The Union force, commanded by Rear Adm. David Dixon Porter, was delayed by bad weather, but launched its attack on the morning of 24 December 1864, following the detonation of the Union powder boat Louisiana. Transports carrying the Army troops had retired to Beaufort in order to avoid the anticipated effects of the explosion, and fleet units had assembled in a rendezvous area 12 miles from the fort. At daylight on 24 December, the huge fleet got underway, formed in line of battle before the formidable Confederate works, and commenced a furious bombardment. The staunch Southern defenders, under the command of the Col. William Lamb, were driven from their guns and into the bombproofs of Fort Fisher, but managed to return the Federal fire from a few of their heavy cannon.
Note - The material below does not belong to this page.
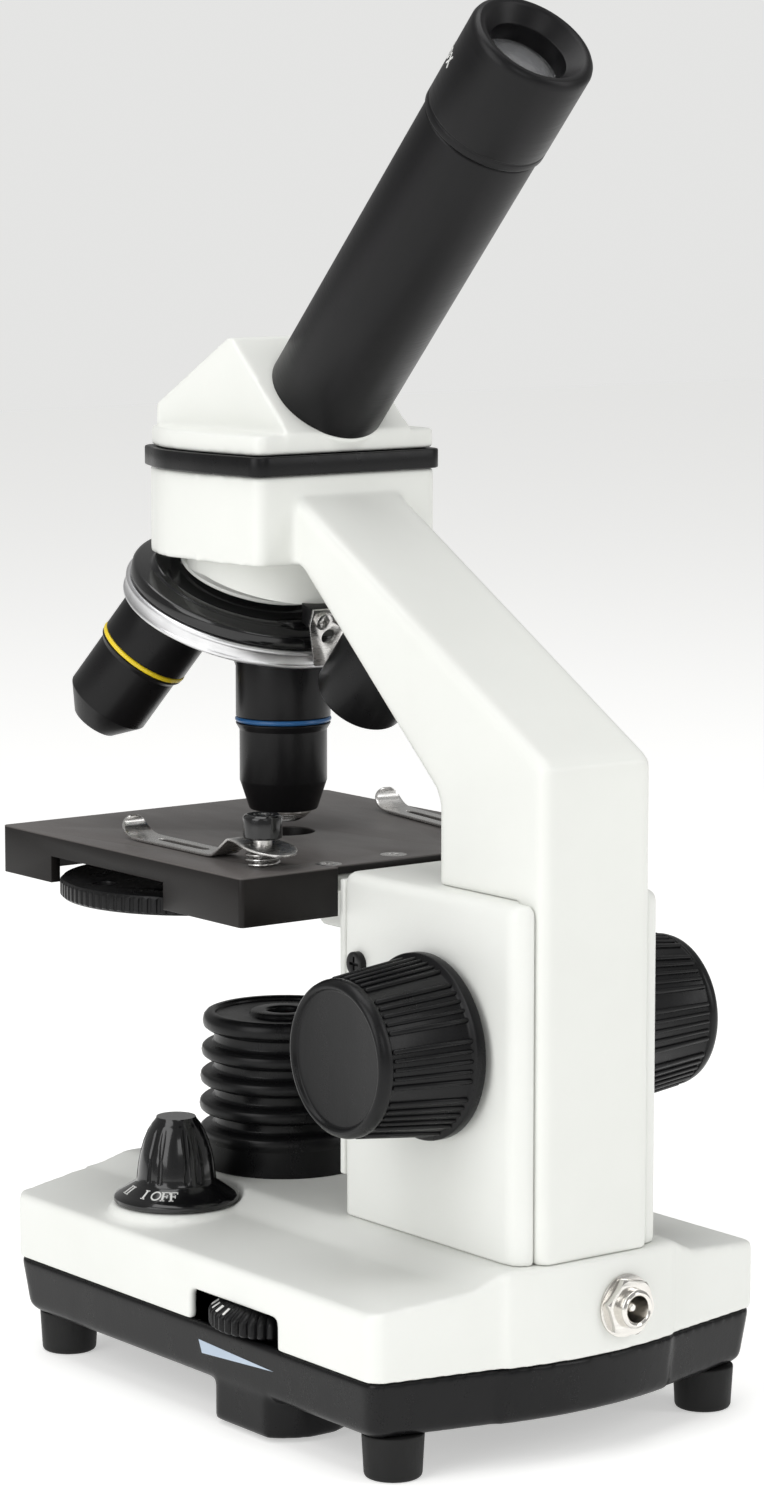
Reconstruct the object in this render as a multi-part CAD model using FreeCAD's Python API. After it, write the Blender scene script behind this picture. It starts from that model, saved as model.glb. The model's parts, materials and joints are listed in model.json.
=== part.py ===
"""Monocular student microscope with two lamps, built piece by piece, in millimetres.

+Z is up and the feet stand on z = 0.  Sizes are worked out about the optical axis, which is
vertical at x = 0, y = 0, with the arm towards +Y.  When the pieces are written they are all
moved by the same amount along Y, so that the origin is under the middle of the whole depth.
"""
import FreeCAD, Part
import math
import os

V = FreeCAD.Vector
X, Y, Z = V(1, 0, 0), V(0, 1, 0), V(0, 0, 1)

# ---- clearances ----
running = 0.05          # radial gap of a shaft, barrel or spigot that turns or slides
gap = 0.3               # gap between bodies that pass each other
split = 0.1             # visible joint line between fixed covers

# ---- base ----
base_half_width = 51.3
base_front = -32.2      # corner of the wings, in front of the axis
base_back = 100.9
foot_height = 9.3
seam_z = 21.5           # where the black pan meets the white shell
edge_top_z = 35.85      # top of the shell at its outer edge
shoulder_z = 38.4       # top of the flange beside the raised deck
deck_z = 41.8           # flat raised deck that carries the column and the lamp
deck_half_width = 22.0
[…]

Transports carrying the Union soldiers did not arrive from Beaufort until evening, too late for an assault that day. Accordingly, Porter withdrew his ships, intending to renew the attack the next day.

At 10:30 the following morning, Christmas, 25 December 1864, the ships again opened fire on the fort and maintained the bombardment while troops landed north of the works, near Flag Pond Battery. Naval gunfire kept the garrison largely pinned down and away from their guns as about 2,000 men landed and advanced toward the land face of the fort. Late in the afternoon, Army skirmishers supported by heavy fire from Union vessels, advanced to within yards of the fort. Union Army commanders, however, considered the works too strongly defended to be carried by assault with the troops available, and the soldiers began to re-embark. Naval gunfire protected some 700 troops who were left on the beaches as the weather worsened. By 27 December the last troops were re-embarked.
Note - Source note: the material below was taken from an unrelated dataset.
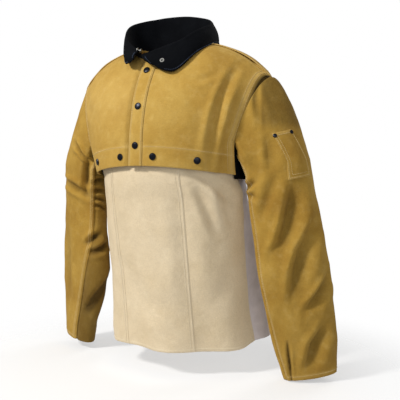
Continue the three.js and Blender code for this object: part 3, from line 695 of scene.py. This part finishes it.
def back_relief(u, v, p):
    x, z = p[..., 0], p[..., 2]
    h = (ripple(p, 130, 12) * 2.6 + ripple(p, 50, 14, 2) * 0.6) * smooth(z, HEM_FLAT, HEM_LOOSE)
    return h + folds(-x, z, BACK_FOLDS) + folds(x, z, BACK_FOLDS)


def back_base(u, v):
    p = torso_patch(np.abs(u), v, 1)
    p[..., 0] *= np.sign(u) + (u == 0)
    return p


STEP = (1e-3, 1e-3)
left_front = Skin(lambda u, v: torso_patch(u, v, -1), STEP, left_front_relief)
right_front = Skin(left_front.base, STEP, right_front_relief, mirror=True)
back = Skin(back_base, STEP, back_relief, out=-1)
BAND_HEIGHT = 43.0
LINING_SHARE = 0.196  # of the panel's height: a little more than the hem band
S0, S1 = share(-17), share(17)  # the placket's edges
ROWS = np.append(np.linspace(0, 0.03, 4)[:-1], np.linspace(0.03, 1, 104))
BACK_ROWS = np.append(ROWS, [1.012, 1.024, 1.036])
SEAM_WEAR = 2.6  # how far the pale line beside a seam reaches


def over_hem(p):
    return p[..., 2] - hem_z(p[..., 0])


def seam_wear(width, *lines):
    """Leather is paler where it is pressed along a seam; each line gives the distance from one."""
    return lambda U, V, p: np.clip(sum(bump(line(U, V, p), 0, width) for line in lines), 0, 1)


def side_lines(start, end, radius, inset):
    """Lines for `seam_wear` that run just inside both sides of a panel."""
    return lambda U, V, p: (U - start(V)) * radius - inset, lambda U, V, p: (end(V) - U) * radius - inset


def side_edge(U, V):
    """Above the notch the body's edge laps over the sleeve; below it the edge is drawn in."""
    reach = lerp(0.998, 1.012, smooth(V, 0.24, 0.4))
    return np.where(np.abs(U) > 0.5, np.sign(U) * (0.5 + (np.abs(U) - 0.5) * (reach - 0.5) / 0.5), U), V


def seam_shadow(U, V, p):
    """Painted shadow: the front's edge is darkened where it meets the sleeve."""
    return 0.85 * smooth(U, 0.994, 1.008) * smooth(V, 0.22, 0.3)


def dive(U, V):
    """Near the middle the right front lies below the surface, so that it passes under the placket."""
    return -7.6 * (1 - smooth(U * HEM_X, 18, 34))


def band_seam(U, V, p):
    return over_hem(p) - BAND_HEIGHT


front_wear = seam_wear(
    SEAM_WEAR,
    band_seam,
    lambda U, V, p: (1 - U) * LEATHER_WIDTH - 4,
    lambda U, V, p: (1 - V) * 250 - 9,
    lambda U, V, p: (U - S1) * LEATHER_WIDTH,
)
back_wear = seam_wear(
    SEAM_WEAR,
    band_seam,
    lambda U, V, p: (1 - np.abs(U)) * LEATHER_WIDTH - 7,
    lambda U, V, p: (1.01 - V) * 280,
)
placket_wear = seam_wear(2.4, lambda U, V, p: (np.abs(U) / S1 - 0.84) * 17)


def right_front_wear_and_band(U, V, p):
    # Paler beside the seams from wear, and paler in a band across the chest at about 655 mm.
    return front_wear(U, V, p) + 0.5 * bump(p[..., 2], 655, 70)


def cape_sheet(name, nodes, skin, us, vs, thickness, **looks):
    """A leather piece of the cape. Those over the left front have their placement baked; the others are
    attached to the cape.
    """
    piece = sheet(name, skin, us, vs, LEATHER, thickness, **looks)
    if skin is left_front:
        bend_front(piece)
    else:
        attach(piece, "cape")
    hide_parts(*nodes)


cape_sheet("left_front", ["left_front_panel", "left_front_side"], left_front, np.linspace(S0, 1, 90), ROWS,
           1.6, wear=front_wear, soil=seam_shadow, curve=side_edge)
cape_sheet("right_front", ["right_front_panel"], right_front, np.linspace(share(-22), 1, 92), ROWS, 1.6,
           lift=dive, wear=right_front_wear_and_band, soil=seam_shadow, curve=side_edge)
cape_sheet("back_panel_leather", ["back_panel"], back, np.linspace(-1, 1, 170), BACK_ROWS, 1.7,
           lift=lambda U, V: 2.0 * smooth(V, 0.95, 1.0), wear=back_wear, curve=side_edge)
cape_sheet("placket", ["placket_strip"], left_front, np.linspace(S0, S1, 16), ROWS * 0.985, 2.3,
           lift=lambda U, V: 2.7 - 0.6 * (np.abs(U) / S1) ** 6, wear=placket_wear)
cape_sheet("underlap", ["underlap_facing"], Skin(left_front.base, STEP), np.linspace(S0, share(22), 14),
           ROWS * 0.97, 1.5, lift=-9.6)
for side, skin, us in (
    ("left", left_front, np.linspace(share(24), 0.965, 70)),
    ("right", right_front, np.linspace(share(36), 0.965, 60)),
    ("back", back, np.linspace(-0.965, 0.965, 130)),
):
    vs = np.linspace(0, LINING_SHARE, 12)
    cape_sheet(f"{side}_hem_lining", [f"{side}_hem_facing"], skin, us, vs, 1.3, lift=-1.9)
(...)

The first major attack on Fort Fisher had failed. Reinforcements under Gen. Robert F. Hoke, CSA, the youngest major general in the Confederate Army, had reached Wilmington and arrived at Confederate Point just after Union forces departed. The Army transports returned to Hampton Roads to prepare for a second move on the Confederate bastion, while Porter’s fleet, including Britannia, remained in the Wilmington-Beaufort area and continued sporadic bombardment in an effort to prevent repair of the fort.

Britannia was a part of the new and more powerful Union task force which attacked Fort Fisher early on the morning of 13 January 1865. After taking part in the pre-landing bombardment, she lowered her boats to carry troops to the peninsula on which the Confederate fort had been built. Then, once the assault teams were on the sandy beaches, she intermittently shelled the Confederate works during the bloody three-day struggle which culminated with the surrender of the gallant, but beleaguered, Southern garrison on the evening of the 15th.

For a bit more than a fortnight thereafter, the side-wheel steamer busied herself with cleanup operations in the Cape Fear River. Her assignments included holding and transporting prisoners who had been captured at the Confederate surrender.

On the last day of January 1865, orders detached Britannia from Porter’s fleet and sent her to Florida waters for duty in the East Gulf Blockading Squadron. She reached Key West in mid-February and, about a week later, left that port with a joint Army-Navy force which had been assembled to attack Fort St. Mark, Fla., which the South was attempting to strengthen so that it might be, in the words of the squadron commander, Acting Rear Adm. Cornelius K. Stribling, “...in some sort a compensation for the loss of Wilmington.” The shallow water of the river prevented the Union warships from ascending the St. Marks River high enough to attack the fort. Britannia managed by great effort to get higher than most of her consorts, but a report that the Army was retreating prompted the naval force to begin to withdraw on 7 March. Some Union ships remained at the mouth of the river, however, preventing the South from using St. Marks as a port of entry, and destroyed extensive salt works in the vicinity.

Britannia served in Florida waters through the Confederate collapse and sailed north in mid-June 1865. Decommissioned at Philadelphia on 28 June 1865, the ship was sold at auction there on 10 August 1865.

Documented as Britannia on 8 September 1865, the steamer served under U.S. colors as a merchantman until sold abroad in 1886.